_Short exercise:_
Output, word for word, every line from the start of the listing down to and including the line that contains "surface finish: its"; include nothing else.

•••

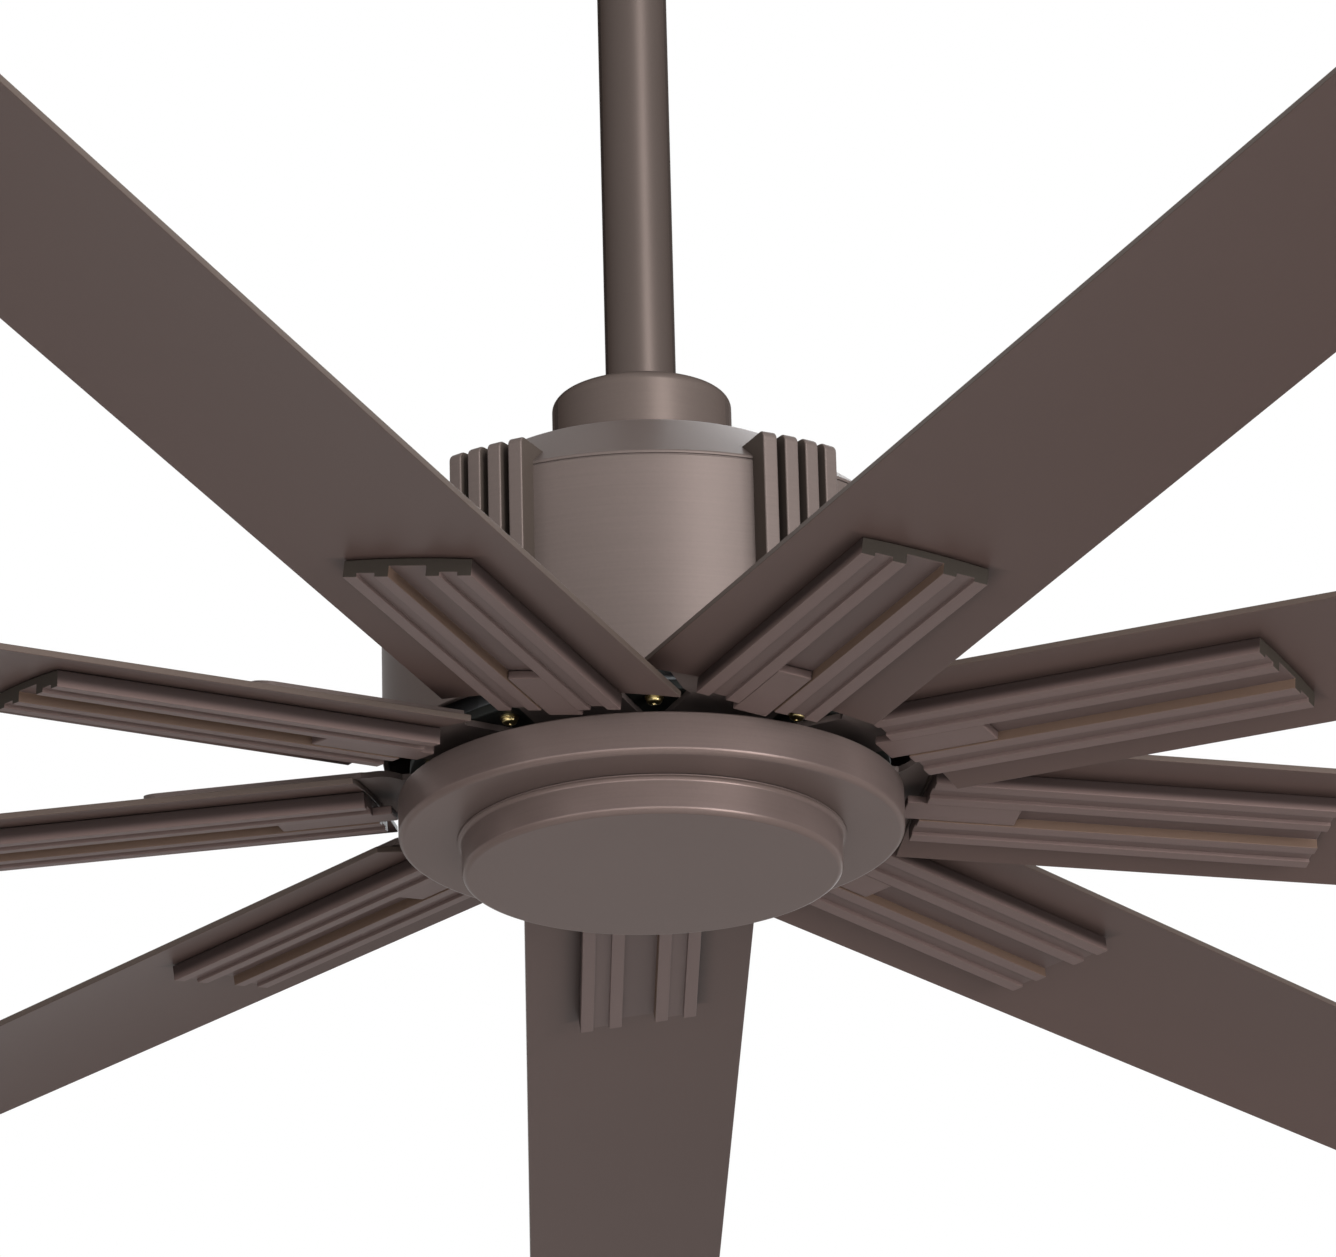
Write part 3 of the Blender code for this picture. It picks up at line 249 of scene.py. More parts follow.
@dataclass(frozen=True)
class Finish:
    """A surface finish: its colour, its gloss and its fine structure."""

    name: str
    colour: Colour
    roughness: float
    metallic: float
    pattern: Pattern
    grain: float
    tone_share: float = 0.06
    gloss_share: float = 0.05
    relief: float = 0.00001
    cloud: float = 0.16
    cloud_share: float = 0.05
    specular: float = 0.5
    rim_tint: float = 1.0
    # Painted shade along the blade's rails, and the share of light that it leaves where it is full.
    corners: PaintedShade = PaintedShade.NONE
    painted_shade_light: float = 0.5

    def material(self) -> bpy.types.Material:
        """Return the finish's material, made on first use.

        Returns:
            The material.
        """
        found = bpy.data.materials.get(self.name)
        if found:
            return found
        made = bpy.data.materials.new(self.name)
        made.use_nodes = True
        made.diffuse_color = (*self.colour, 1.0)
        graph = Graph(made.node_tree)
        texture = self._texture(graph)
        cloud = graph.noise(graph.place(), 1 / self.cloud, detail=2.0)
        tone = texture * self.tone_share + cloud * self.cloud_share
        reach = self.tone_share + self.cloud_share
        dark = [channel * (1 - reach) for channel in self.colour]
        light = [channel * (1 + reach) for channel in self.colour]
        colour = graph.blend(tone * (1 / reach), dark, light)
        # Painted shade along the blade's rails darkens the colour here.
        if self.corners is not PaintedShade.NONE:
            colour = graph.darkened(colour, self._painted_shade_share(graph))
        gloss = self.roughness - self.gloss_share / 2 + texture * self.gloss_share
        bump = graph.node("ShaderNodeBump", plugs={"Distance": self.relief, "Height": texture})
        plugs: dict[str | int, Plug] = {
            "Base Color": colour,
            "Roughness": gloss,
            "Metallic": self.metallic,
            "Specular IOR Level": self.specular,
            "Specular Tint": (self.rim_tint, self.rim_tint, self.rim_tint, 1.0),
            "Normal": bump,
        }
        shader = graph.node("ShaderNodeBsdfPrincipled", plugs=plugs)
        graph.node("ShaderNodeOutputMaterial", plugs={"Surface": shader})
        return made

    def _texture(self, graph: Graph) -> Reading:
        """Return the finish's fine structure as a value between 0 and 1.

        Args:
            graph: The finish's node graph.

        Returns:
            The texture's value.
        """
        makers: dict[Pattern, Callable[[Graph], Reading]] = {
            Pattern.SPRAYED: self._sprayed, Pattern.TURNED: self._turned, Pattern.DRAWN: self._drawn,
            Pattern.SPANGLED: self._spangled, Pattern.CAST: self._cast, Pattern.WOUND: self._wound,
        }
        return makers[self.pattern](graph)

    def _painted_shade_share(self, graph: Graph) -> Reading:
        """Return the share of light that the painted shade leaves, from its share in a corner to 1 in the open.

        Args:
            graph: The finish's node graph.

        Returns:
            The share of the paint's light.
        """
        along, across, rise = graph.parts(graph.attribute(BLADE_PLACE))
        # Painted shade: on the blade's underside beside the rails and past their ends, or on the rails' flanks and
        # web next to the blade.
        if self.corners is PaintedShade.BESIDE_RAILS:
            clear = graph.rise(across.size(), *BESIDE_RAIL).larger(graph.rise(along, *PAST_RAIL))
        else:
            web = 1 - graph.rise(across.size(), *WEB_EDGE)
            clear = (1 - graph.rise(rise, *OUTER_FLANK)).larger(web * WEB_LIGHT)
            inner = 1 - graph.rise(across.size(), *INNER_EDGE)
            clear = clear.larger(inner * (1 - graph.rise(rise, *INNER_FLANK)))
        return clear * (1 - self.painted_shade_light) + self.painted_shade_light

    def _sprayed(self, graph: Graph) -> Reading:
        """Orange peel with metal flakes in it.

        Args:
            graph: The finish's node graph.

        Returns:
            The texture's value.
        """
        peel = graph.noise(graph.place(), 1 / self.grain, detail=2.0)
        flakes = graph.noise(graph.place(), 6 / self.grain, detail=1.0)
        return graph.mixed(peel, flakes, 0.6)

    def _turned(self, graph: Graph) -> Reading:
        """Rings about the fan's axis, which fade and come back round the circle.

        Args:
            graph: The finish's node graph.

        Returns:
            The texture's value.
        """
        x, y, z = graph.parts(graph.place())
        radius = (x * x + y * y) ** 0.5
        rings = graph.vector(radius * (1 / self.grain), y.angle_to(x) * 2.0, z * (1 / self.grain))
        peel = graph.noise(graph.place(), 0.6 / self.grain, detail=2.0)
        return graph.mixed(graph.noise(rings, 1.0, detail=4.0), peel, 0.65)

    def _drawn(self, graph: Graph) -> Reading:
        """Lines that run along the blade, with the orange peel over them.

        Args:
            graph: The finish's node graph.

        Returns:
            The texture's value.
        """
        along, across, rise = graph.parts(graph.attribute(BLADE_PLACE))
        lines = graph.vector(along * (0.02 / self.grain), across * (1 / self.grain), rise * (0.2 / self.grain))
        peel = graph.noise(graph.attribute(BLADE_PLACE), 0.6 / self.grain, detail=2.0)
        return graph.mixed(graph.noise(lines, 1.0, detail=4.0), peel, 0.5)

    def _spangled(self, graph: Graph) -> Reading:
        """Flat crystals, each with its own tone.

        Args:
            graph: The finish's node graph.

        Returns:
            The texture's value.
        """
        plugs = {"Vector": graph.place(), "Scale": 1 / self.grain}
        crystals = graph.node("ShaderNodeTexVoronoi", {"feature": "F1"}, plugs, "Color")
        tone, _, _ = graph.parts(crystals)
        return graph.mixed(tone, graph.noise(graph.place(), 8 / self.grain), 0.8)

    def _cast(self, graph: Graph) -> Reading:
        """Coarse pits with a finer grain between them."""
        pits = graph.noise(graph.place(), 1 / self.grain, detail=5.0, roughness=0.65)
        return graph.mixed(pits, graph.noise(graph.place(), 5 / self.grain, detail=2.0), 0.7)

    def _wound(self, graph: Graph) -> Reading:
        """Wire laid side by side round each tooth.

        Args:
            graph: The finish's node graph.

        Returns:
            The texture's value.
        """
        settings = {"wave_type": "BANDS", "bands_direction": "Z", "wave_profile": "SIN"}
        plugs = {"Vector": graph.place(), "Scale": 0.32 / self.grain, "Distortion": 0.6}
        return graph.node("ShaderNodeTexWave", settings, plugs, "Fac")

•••

_Task answer:_
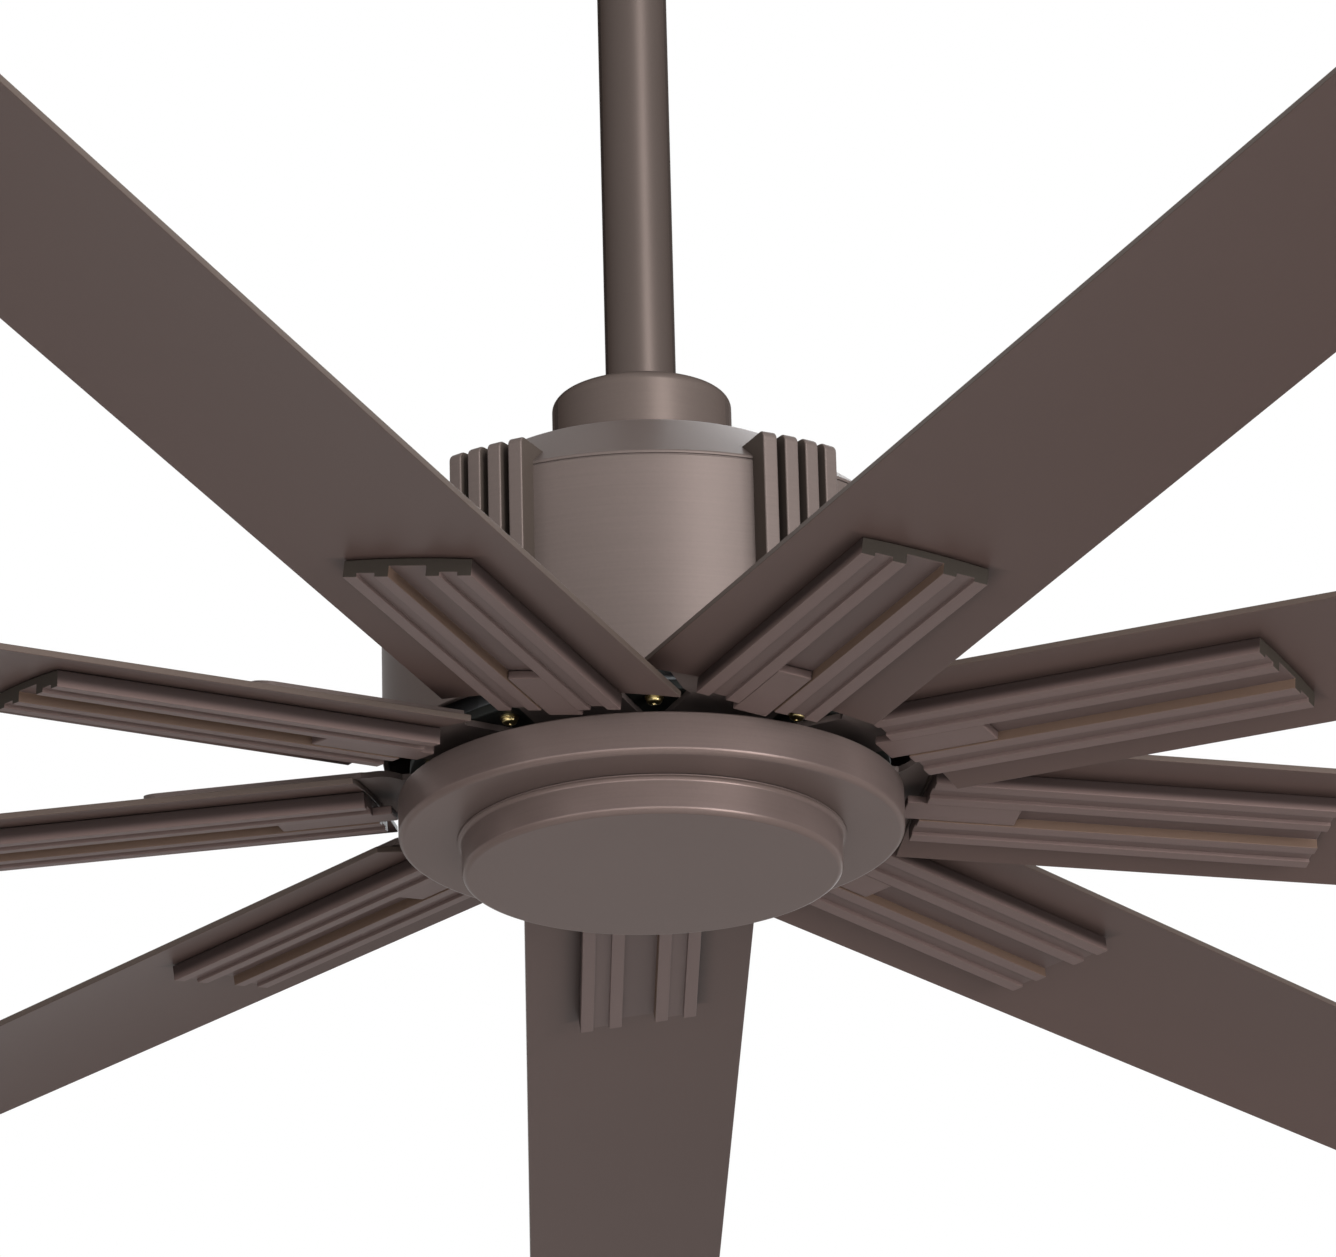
Write part 3 of the Blender code for this picture. It picks up at line 249 of scene.py. More parts follow.
@dataclass(frozen=True)
class Finish:
    """A surface finish: its colour, its gloss and its fine structure."""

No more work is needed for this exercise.